Kurt Russell has spent his entire teaching career exploring the darker side of American history with students attending his alma mater Oberlin High School in Oberlin, Ohio. In his role, Russell continues to fulfill a vision that crystallized in the eighth grade while under the tutelage of a Black male, math instructor who inspired him to pursue his current profession.
As parents and far-right politicians continue to declare war on books, Russell, the 2022 National Teacher of the Year, said he remains committed to fostering critical thinking skills and ensuring that young people who’ve taken his classes develop empathy and respect for others.
“I teach courses deemed controversial [that are] about things adults tend to shy away from,” Russell said. “My courses are popular electives, which tells me that students are eager and willing to learn. What has remained the same for my school [since I was a student] is the emphasis for equitable and multicultural education.”
Russell, who has also been designated as Ohio’s teacher of the year, developed his craft in the Buckeye State. Upon his graduation from Oberlin High School in 1990, Russell attended The College of Wooster in Wooster, Ohio where he obtained a bachelor’s degree in history. At Ashland University in Ashland, Ohio, he would later acquire a Master of Education degree.

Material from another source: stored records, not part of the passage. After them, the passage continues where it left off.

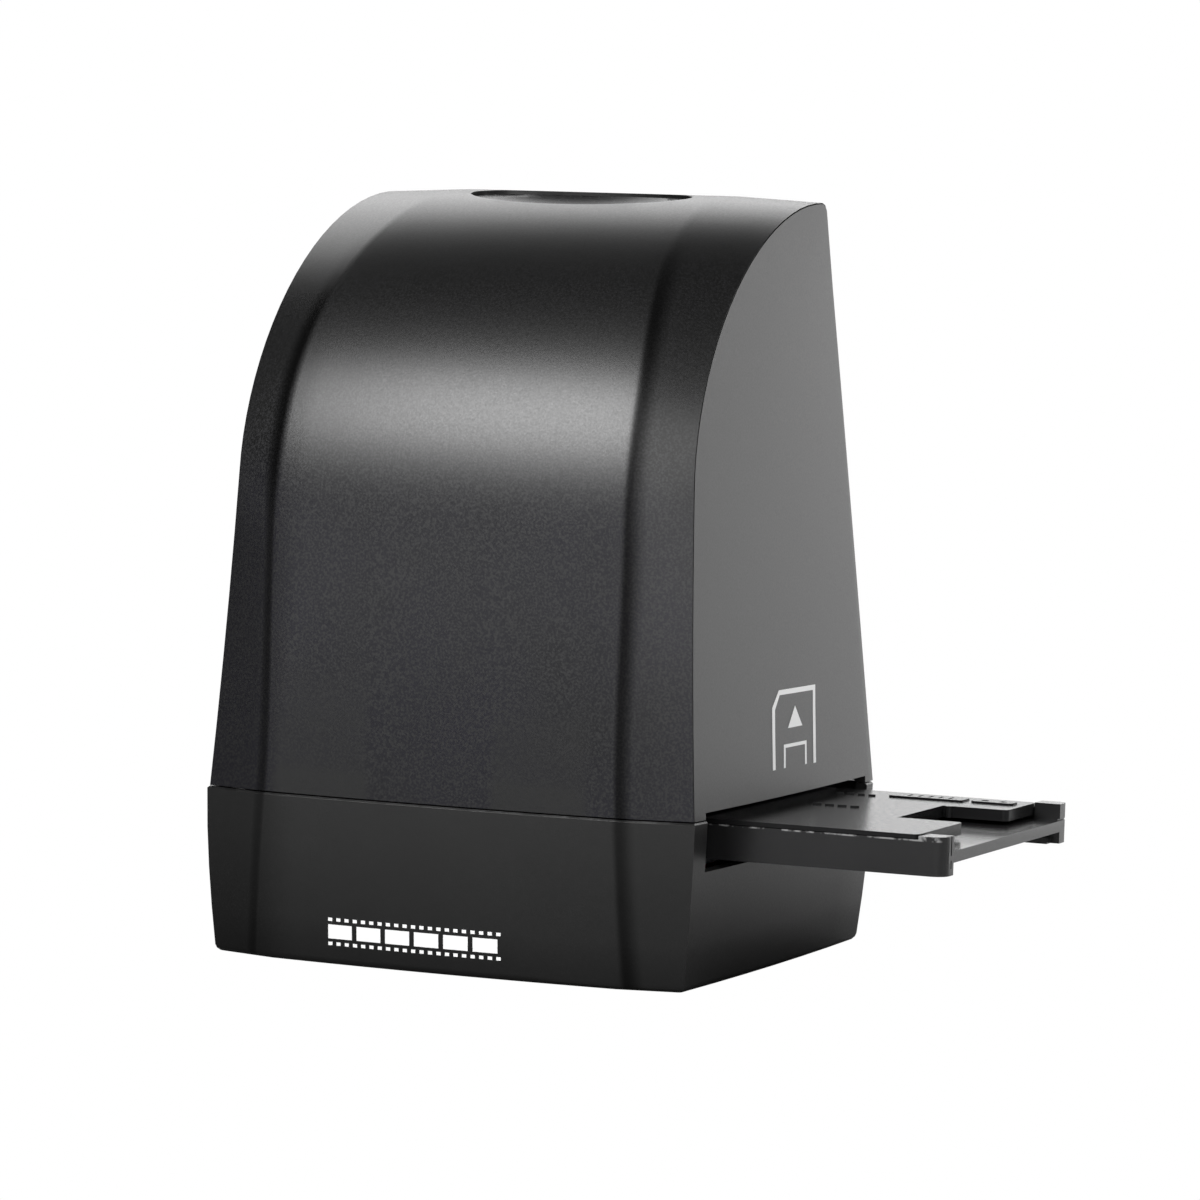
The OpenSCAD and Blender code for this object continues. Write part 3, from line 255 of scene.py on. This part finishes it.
def from_crease(look, x, z):
    """Distance out from the crease between the front panel and the band beside it."""
    rise = look.math("MINIMUM", look.times(look.add(z, -SEAM), 1 / CORNER_RISE), 1.0)
    rest = look.most(look.minus(1.0, rise), 0.0)
    half = look.add(look.times(rest, rest, SEAM_EXTRA), TOP_HALF)
    high = look.most(look.times(look.add(z, -NARROWS_FROM), 1 / NARROWS_OVER), 0.0)
    share = look.minus(PANEL_SHARE, look.times(high, high, PANEL_NARROWING))
    return look.minus(look.math("ABSOLUTE", x), look.times(half, share))


def painted_crease_shade(look, x, y, z, strength, low=0.0):
    """Painted shade: a soft dark line along both creases, a darker left side and a darker lower
    panel.

    Black with a metallic share gives back little light. In the photo both creases lie further
    in towards the seam than in the CAD, and the left one lies further out.
    """
    inwards = look.times(look.step(z, 0.078, SEAM), 0.0019)
    outwards = look.times(look.step(x, 0.0, -0.01), -0.0009)
    off = look.add(from_crease(look, x, z), look.add(inwards, outwards))
    line = look.times(look.step(off, -0.0014, -0.0001), look.step(off, 0.0030, 0.0001))
    left = look.times(look.step(x, -0.0245, -0.0345), look.step(z, 0.085, 0.065), 0.58)
    bottom = look.times(look.step(z, 0.064, 0.036), low)
    # Painted shade: black with a metallic share stands in for dark reflections here.
    painted_shade = look.most(look.most(line, left), bottom)
    painted_shade = look.times(painted_shade, look.step(y, -0.010, -0.034), strength)
    look.feed(painted_shade, "Metallic")
    look.recolour(painted_shade, grey(0.001))


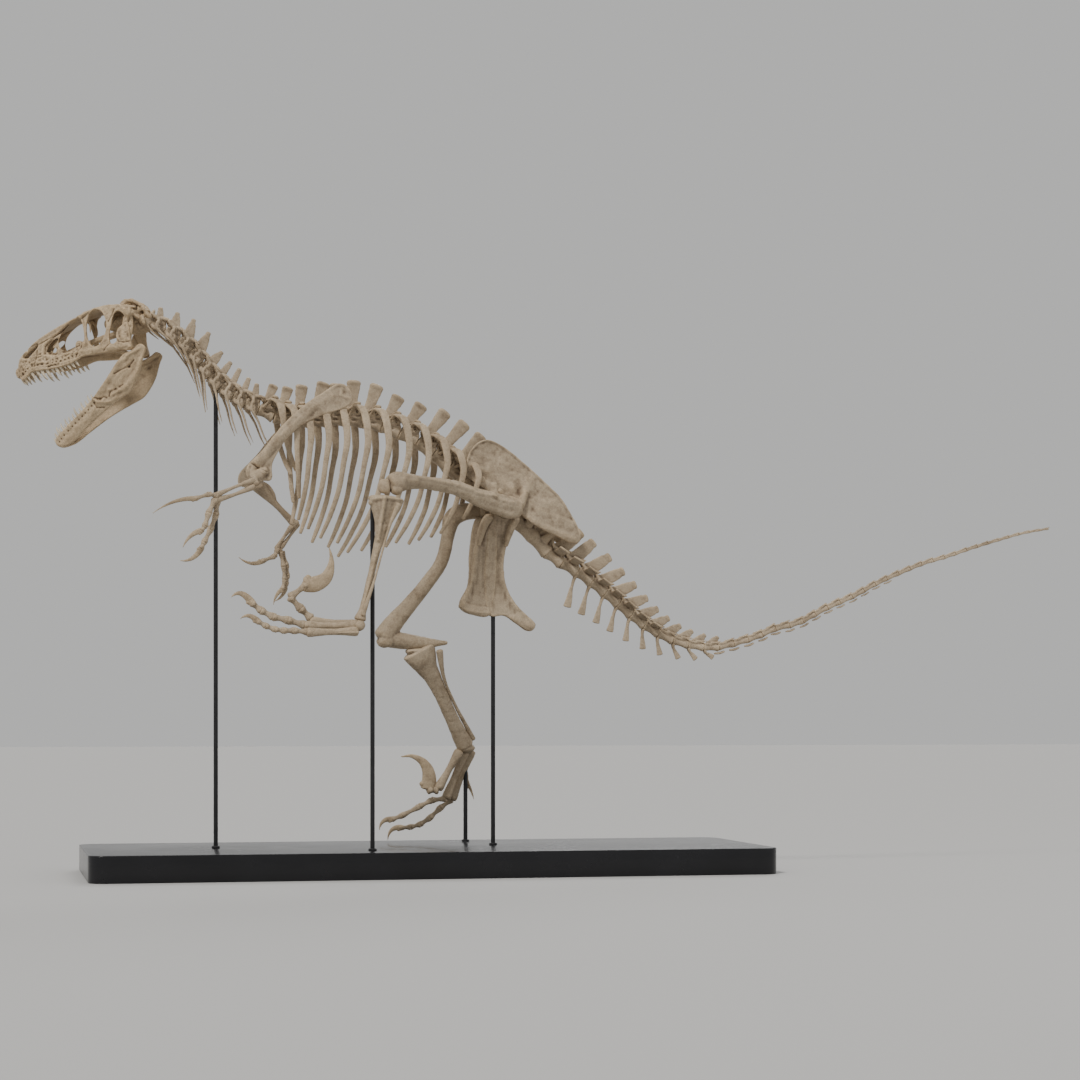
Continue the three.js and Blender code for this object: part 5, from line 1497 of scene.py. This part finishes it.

Throughout his professional experience, Russell adopted a student-centered philosophy that emphasizes equity and representation. Students who attend his classes often explore African-American history, Black music in the African Diaspora, race, gender and oppression and the history of the Americas starting with the Reconstruction Era.
Russell often converses with students and compels them to draw parallels between the past and the present. He said the diversity of students’ backgrounds allows for rich discussions about the racism, sexism and homophobia which they currently experience.
In Ohio and across the country, state-level officials have banned books that cover controversial topics or have been written by or about people from marginalized backgrounds. As of April, Texas, Pennsylvania and Florida count among the states with the highest number of book bans with Texas carrying more than 700.
Meanwhile, calls have increased to ban books in Ohio public schools deemed inappropriate, pervasive and offensive. The state legislature has been mulling over two bills that, if passed, would prevent Ohio school districts, STEM schools and state agencies from teaching, advocating for or promoting what have been described as divisive concepts.
Over the last year, books that have been on the chopping block in Ohio include Julia Alvarez’s “In the Time of Butterflies,” “642 Things to Write About” by the San Francisco Writers Grotto, “A Girl on the Shore” by Inio Asano and Jonathan Evison’s “Lawn Boy.”
Earlier this month, the Milford City school board voted to keep “In the Time of Butterflies.” However, the controversy at Hudson High School surrounding sexually-themed writing prompts in “642 Things to Write About,” led Hiram College to end a college credit plus partnership with Hudson City Schools.
The call to ban books in Ohio and across the U.S. started in 2020 when conservative activist Christopher Rufo said critical race theory, post-Civil Rights scholarship that explores how racism intersects with law and economics, had infiltrated every institution in the federal government.
Since then, the Trump administration and other conservative actors attempted to stunt diversity and inclusion efforts at the federal, state and local levels. Ohioans like Russell said they continue to feel the effects.
However, he said he has no intention of retreating.
“Ohio is an epicenter of pushing [anti-CRT] legislation, so it’s tough for teachers,” Russell said. “There isn’t a single teacher in high school teaching critical race theory but because of that rhetoric, teachers are pressured about telling the truth. Without the truth, our progress will be void. We need to provide our students with the best educational opportunities and I do that by teaching.”